Reproduce, word for word, every line from the first one down to the line containing "colour = shader.tint(colour, nick, 0.85, NICK_BROWN)", and nothing else.
◆ ◆ ◆ ◆ ◆ ◆ ◆
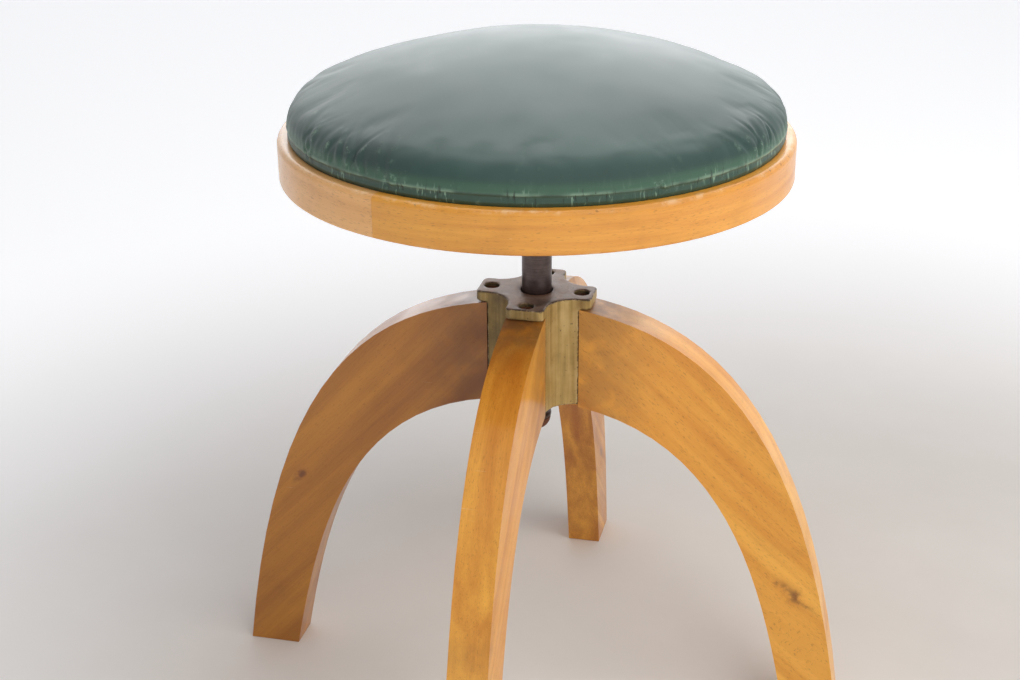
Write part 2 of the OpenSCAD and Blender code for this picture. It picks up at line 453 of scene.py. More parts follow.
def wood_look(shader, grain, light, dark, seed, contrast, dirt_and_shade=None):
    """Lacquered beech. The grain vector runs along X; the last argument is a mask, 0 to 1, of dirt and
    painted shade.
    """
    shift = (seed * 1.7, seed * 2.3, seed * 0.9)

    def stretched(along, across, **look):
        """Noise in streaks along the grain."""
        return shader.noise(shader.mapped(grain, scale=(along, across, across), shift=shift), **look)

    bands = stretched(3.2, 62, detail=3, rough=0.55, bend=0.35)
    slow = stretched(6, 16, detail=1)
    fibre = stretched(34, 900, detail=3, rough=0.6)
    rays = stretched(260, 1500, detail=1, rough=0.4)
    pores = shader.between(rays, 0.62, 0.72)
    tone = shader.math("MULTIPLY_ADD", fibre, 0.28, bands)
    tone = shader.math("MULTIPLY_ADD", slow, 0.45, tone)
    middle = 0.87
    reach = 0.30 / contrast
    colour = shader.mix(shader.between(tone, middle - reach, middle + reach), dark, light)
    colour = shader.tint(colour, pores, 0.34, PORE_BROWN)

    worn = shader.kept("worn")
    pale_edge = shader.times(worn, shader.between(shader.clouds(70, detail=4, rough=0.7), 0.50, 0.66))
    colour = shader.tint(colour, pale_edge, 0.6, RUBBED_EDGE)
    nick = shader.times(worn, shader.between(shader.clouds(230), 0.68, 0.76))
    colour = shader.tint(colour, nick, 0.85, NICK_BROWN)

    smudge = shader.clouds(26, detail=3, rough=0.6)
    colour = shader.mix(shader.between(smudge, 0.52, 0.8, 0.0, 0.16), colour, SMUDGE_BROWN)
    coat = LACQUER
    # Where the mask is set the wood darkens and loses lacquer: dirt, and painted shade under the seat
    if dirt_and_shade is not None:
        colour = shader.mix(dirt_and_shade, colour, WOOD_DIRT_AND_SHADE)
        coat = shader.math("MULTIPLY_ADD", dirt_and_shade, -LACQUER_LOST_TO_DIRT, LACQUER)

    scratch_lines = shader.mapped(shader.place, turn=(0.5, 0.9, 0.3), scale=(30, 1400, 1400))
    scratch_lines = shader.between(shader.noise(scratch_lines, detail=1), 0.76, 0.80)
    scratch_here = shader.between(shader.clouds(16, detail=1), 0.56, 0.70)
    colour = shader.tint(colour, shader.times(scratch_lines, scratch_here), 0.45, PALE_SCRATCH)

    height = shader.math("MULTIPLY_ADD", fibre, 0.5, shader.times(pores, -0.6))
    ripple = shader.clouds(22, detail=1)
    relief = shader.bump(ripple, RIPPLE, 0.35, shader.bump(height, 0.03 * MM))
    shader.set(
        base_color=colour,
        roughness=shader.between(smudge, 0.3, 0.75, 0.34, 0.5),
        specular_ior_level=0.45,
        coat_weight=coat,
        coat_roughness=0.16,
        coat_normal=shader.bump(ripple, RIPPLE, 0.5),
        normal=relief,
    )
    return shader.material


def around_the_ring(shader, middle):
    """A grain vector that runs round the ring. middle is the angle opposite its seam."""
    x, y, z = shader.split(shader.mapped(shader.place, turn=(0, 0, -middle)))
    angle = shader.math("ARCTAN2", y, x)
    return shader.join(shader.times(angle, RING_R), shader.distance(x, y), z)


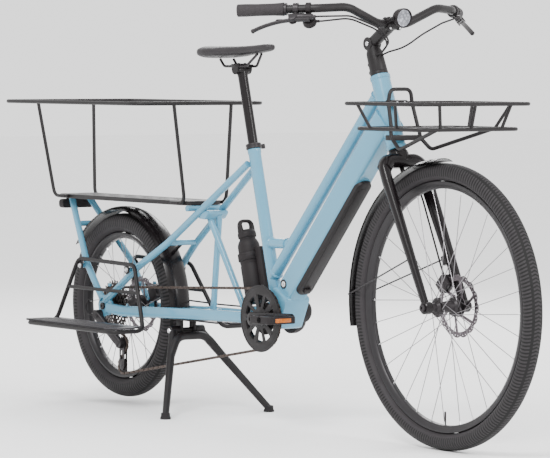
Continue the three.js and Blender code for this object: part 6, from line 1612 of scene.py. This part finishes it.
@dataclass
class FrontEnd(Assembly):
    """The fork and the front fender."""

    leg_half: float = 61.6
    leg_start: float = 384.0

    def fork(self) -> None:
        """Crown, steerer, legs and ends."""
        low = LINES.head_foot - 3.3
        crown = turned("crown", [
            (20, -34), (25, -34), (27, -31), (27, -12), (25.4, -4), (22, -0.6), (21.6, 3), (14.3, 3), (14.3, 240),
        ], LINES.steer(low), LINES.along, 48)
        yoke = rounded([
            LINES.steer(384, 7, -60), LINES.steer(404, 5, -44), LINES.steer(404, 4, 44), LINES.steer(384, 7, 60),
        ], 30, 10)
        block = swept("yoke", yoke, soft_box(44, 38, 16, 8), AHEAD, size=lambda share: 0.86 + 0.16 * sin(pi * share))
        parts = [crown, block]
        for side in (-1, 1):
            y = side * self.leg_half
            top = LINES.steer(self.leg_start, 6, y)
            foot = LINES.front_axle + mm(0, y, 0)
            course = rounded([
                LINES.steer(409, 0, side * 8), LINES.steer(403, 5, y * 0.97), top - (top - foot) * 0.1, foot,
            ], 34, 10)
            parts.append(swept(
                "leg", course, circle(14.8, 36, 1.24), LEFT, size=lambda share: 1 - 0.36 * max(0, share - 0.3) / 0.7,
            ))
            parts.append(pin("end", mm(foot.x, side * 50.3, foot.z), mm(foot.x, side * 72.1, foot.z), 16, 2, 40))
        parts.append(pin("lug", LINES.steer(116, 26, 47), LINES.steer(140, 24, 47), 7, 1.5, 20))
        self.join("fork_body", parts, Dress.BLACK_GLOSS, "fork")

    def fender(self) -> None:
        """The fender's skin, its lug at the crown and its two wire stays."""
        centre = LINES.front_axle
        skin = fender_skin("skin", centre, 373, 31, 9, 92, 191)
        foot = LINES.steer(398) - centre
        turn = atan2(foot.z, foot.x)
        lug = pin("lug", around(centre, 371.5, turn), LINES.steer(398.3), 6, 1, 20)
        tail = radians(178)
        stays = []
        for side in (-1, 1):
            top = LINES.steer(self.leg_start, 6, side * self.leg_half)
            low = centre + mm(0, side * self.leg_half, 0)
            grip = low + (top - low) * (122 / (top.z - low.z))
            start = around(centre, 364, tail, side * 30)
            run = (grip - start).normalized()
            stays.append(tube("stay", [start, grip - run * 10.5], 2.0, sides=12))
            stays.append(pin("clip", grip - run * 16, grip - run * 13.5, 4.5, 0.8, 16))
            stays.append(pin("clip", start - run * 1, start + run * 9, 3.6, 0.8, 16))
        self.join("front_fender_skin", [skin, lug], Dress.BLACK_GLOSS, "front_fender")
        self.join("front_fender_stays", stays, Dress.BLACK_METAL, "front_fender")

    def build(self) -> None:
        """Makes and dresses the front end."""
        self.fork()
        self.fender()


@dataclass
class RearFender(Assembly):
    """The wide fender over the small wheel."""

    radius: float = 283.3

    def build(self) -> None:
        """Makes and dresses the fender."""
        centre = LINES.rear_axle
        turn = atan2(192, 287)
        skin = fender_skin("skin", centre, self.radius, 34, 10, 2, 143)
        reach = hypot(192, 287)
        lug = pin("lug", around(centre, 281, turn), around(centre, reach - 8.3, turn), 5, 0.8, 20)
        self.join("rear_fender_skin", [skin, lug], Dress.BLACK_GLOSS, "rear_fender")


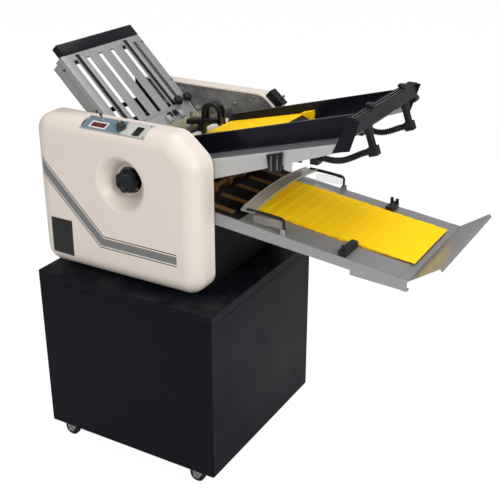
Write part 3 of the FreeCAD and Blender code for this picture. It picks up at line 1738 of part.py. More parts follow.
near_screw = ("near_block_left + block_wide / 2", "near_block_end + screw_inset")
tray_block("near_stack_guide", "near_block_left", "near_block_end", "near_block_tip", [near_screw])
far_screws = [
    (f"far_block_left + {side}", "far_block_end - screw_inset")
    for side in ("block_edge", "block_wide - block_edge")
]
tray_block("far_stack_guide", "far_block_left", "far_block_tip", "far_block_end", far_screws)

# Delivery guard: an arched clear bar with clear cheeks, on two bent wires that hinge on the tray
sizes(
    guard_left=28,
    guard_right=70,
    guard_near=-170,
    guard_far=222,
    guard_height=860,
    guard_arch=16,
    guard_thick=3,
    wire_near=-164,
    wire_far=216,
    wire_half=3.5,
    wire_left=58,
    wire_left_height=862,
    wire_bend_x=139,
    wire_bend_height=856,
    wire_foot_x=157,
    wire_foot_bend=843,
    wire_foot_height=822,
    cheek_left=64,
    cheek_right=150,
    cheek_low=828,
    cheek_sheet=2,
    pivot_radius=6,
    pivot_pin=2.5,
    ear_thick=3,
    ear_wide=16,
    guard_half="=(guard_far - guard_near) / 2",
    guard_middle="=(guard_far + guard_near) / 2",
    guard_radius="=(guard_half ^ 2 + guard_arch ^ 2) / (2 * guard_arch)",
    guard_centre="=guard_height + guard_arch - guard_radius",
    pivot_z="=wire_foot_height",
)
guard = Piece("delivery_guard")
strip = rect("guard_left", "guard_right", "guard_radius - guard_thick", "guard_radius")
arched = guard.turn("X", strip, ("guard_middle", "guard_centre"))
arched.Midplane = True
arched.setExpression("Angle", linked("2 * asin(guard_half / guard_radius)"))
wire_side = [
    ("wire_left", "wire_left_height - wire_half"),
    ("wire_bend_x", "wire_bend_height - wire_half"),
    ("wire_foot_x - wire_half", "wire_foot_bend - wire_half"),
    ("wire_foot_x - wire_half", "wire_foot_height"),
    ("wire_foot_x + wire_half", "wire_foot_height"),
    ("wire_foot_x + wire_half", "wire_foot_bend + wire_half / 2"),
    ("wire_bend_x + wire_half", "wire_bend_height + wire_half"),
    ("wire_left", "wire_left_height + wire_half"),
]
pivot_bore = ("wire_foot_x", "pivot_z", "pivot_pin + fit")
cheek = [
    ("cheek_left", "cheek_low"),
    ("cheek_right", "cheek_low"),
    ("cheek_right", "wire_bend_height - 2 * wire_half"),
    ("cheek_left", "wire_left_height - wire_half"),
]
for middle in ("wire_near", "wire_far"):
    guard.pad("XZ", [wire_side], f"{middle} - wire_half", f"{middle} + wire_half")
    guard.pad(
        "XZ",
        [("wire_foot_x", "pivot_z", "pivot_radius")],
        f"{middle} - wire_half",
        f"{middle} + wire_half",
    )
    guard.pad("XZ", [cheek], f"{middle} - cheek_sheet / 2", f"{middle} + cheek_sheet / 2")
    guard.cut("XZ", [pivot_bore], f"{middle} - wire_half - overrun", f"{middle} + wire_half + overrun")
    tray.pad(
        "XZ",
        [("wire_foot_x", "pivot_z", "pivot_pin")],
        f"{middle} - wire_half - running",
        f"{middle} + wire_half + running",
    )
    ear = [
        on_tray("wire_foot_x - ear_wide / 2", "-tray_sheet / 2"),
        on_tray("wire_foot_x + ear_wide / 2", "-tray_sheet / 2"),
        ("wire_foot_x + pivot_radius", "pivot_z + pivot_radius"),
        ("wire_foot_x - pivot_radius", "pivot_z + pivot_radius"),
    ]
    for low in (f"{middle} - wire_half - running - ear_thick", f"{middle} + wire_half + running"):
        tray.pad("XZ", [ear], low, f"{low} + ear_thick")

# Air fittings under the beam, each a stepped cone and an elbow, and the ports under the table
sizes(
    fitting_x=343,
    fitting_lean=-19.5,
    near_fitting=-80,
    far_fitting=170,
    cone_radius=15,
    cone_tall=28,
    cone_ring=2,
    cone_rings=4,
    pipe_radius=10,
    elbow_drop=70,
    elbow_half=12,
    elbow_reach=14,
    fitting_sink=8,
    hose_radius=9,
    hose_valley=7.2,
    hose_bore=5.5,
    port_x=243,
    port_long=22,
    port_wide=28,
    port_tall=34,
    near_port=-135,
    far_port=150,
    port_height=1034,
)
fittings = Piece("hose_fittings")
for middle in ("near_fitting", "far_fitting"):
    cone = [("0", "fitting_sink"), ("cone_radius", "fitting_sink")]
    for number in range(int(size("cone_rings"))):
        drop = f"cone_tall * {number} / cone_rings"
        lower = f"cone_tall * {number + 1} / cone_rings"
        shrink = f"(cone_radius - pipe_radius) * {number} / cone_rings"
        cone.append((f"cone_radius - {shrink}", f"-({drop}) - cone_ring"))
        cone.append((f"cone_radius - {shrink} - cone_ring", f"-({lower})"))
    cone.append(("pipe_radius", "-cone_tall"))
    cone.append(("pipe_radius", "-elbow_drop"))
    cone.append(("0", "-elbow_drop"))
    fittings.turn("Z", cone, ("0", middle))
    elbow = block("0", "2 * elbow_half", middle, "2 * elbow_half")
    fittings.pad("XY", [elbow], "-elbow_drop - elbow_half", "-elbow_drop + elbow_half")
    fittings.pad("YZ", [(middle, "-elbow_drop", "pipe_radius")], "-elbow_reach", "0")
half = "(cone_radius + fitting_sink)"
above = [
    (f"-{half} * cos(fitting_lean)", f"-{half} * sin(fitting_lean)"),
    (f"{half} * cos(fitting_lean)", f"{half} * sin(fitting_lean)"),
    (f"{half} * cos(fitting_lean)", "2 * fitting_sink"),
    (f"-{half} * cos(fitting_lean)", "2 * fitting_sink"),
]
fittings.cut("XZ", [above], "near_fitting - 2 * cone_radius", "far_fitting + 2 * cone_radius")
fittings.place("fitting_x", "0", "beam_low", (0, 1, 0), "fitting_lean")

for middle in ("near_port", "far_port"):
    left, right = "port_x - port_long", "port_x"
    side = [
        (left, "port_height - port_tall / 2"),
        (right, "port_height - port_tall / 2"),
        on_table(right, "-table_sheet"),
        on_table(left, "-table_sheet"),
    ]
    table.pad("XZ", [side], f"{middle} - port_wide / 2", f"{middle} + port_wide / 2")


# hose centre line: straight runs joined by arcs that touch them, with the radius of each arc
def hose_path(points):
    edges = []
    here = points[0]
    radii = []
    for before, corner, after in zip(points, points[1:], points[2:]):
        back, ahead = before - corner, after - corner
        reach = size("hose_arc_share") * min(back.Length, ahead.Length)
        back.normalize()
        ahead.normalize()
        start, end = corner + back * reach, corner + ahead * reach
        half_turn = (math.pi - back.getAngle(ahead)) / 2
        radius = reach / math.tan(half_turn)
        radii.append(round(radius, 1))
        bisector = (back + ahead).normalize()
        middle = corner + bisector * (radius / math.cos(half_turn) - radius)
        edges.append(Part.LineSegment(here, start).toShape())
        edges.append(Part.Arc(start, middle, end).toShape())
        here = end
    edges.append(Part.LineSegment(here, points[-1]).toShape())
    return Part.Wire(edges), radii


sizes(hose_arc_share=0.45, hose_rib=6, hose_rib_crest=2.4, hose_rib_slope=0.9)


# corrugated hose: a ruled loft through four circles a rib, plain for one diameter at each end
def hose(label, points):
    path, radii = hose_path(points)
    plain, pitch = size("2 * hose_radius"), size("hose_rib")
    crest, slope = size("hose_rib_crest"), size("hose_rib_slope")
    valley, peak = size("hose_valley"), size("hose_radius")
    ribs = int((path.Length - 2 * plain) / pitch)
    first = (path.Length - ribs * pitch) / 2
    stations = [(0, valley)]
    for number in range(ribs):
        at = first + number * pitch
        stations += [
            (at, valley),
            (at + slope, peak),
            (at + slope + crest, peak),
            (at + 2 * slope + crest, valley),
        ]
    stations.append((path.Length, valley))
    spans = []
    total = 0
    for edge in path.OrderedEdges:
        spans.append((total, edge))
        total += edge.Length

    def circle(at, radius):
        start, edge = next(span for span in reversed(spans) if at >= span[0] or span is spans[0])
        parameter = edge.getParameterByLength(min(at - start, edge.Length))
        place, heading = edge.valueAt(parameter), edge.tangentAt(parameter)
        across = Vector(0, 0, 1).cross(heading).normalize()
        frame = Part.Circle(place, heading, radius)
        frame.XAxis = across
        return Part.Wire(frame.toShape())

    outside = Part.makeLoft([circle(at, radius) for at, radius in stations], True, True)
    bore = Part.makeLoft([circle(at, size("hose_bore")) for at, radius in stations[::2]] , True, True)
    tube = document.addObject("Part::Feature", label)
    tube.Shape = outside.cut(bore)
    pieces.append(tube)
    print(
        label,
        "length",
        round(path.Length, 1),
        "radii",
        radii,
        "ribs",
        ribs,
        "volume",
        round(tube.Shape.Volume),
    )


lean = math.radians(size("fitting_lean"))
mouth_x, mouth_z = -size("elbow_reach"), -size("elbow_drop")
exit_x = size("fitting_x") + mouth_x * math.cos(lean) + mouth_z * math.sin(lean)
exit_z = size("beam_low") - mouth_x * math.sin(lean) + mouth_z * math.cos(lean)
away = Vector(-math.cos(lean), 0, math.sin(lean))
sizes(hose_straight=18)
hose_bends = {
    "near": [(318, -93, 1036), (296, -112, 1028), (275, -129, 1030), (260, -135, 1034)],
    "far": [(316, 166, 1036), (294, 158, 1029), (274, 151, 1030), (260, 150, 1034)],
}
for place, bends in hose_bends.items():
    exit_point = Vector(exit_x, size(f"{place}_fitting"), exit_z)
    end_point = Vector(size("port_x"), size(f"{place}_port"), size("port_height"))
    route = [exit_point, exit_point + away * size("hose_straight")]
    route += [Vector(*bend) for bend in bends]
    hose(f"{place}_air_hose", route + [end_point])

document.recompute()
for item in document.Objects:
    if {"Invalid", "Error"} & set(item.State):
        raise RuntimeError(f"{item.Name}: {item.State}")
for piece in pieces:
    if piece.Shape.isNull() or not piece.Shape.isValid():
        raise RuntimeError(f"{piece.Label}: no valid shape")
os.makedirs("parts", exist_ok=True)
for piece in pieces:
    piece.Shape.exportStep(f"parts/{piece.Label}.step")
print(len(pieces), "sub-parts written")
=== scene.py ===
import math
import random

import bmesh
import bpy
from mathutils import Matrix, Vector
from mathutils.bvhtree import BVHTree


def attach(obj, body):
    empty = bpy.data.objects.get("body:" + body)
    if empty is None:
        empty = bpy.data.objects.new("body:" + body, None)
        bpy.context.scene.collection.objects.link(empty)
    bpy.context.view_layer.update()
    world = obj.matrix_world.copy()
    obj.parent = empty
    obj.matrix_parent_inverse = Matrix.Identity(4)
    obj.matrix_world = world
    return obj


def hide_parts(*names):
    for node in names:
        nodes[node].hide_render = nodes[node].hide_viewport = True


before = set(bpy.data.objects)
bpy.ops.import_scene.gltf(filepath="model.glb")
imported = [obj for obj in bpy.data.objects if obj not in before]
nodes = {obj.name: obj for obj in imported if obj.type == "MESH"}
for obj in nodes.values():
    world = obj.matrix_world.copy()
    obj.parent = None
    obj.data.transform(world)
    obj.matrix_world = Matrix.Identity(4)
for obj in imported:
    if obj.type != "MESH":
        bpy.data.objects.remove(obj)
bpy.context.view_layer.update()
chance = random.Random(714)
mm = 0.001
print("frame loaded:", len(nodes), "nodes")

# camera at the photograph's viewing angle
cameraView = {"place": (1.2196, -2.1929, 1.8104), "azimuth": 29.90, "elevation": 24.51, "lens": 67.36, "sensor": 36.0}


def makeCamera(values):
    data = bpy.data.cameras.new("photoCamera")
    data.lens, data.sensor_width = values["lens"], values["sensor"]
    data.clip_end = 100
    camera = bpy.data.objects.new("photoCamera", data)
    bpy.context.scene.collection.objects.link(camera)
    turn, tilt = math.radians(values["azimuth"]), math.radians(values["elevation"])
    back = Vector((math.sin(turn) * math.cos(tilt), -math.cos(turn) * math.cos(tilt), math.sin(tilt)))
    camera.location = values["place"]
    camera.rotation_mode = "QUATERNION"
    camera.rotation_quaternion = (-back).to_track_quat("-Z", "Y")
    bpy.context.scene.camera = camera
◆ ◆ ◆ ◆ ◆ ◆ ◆
Solution below:
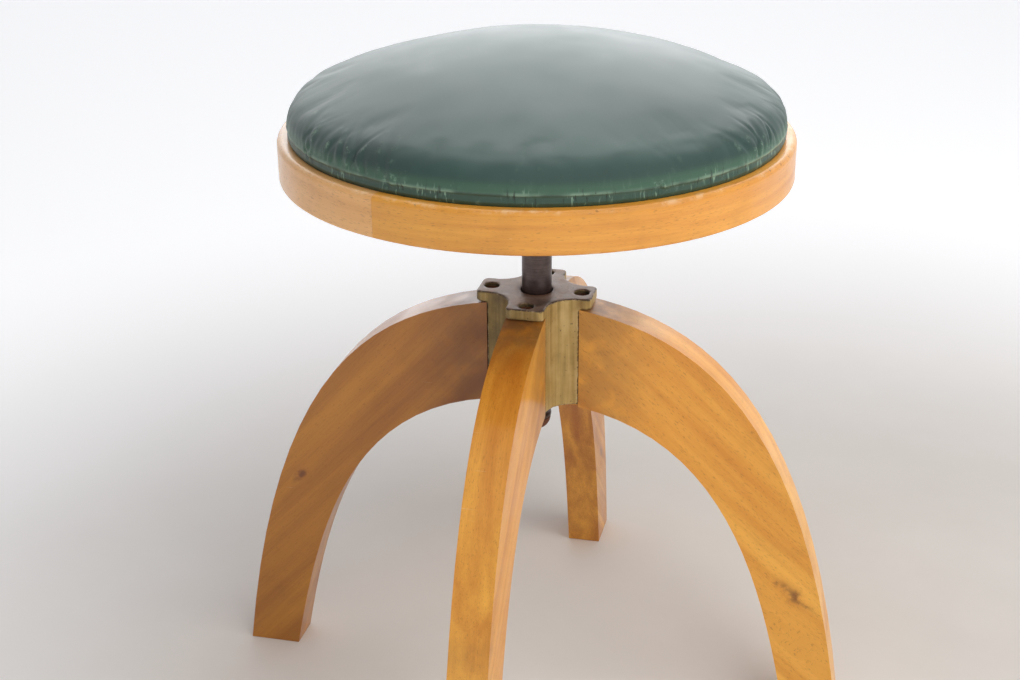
Write part 2 of the OpenSCAD and Blender code for this picture. It picks up at line 453 of scene.py. More parts follow.
def wood_look(shader, grain, light, dark, seed, contrast, dirt_and_shade=None):
    """Lacquered beech. The grain vector runs along X; the last argument is a mask, 0 to 1, of dirt and
    painted shade.
    """
    shift = (seed * 1.7, seed * 2.3, seed * 0.9)

    def stretched(along, across, **look):
        """Noise in streaks along the grain."""
        return shader.noise(shader.mapped(grain, scale=(along, across, across), shift=shift), **look)

    bands = stretched(3.2, 62, detail=3, rough=0.55, bend=0.35)
    slow = stretched(6, 16, detail=1)
    fibre = stretched(34, 900, detail=3, rough=0.6)
    rays = stretched(260, 1500, detail=1, rough=0.4)
    pores = shader.between(rays, 0.62, 0.72)
    tone = shader.math("MULTIPLY_ADD", fibre, 0.28, bands)
    tone = shader.math("MULTIPLY_ADD", slow, 0.45, tone)
    middle = 0.87
    reach = 0.30 / contrast
    colour = shader.mix(shader.between(tone, middle - reach, middle + reach), dark, light)
    colour = shader.tint(colour, pores, 0.34, PORE_BROWN)

    worn = shader.kept("worn")
    pale_edge = shader.times(worn, shader.between(shader.clouds(70, detail=4, rough=0.7), 0.50, 0.66))
    colour = shader.tint(colour, pale_edge, 0.6, RUBBED_EDGE)
    nick = shader.times(worn, shader.between(shader.clouds(230), 0.68, 0.76))
    colour = shader.tint(colour, nick, 0.85, NICK_BROWN)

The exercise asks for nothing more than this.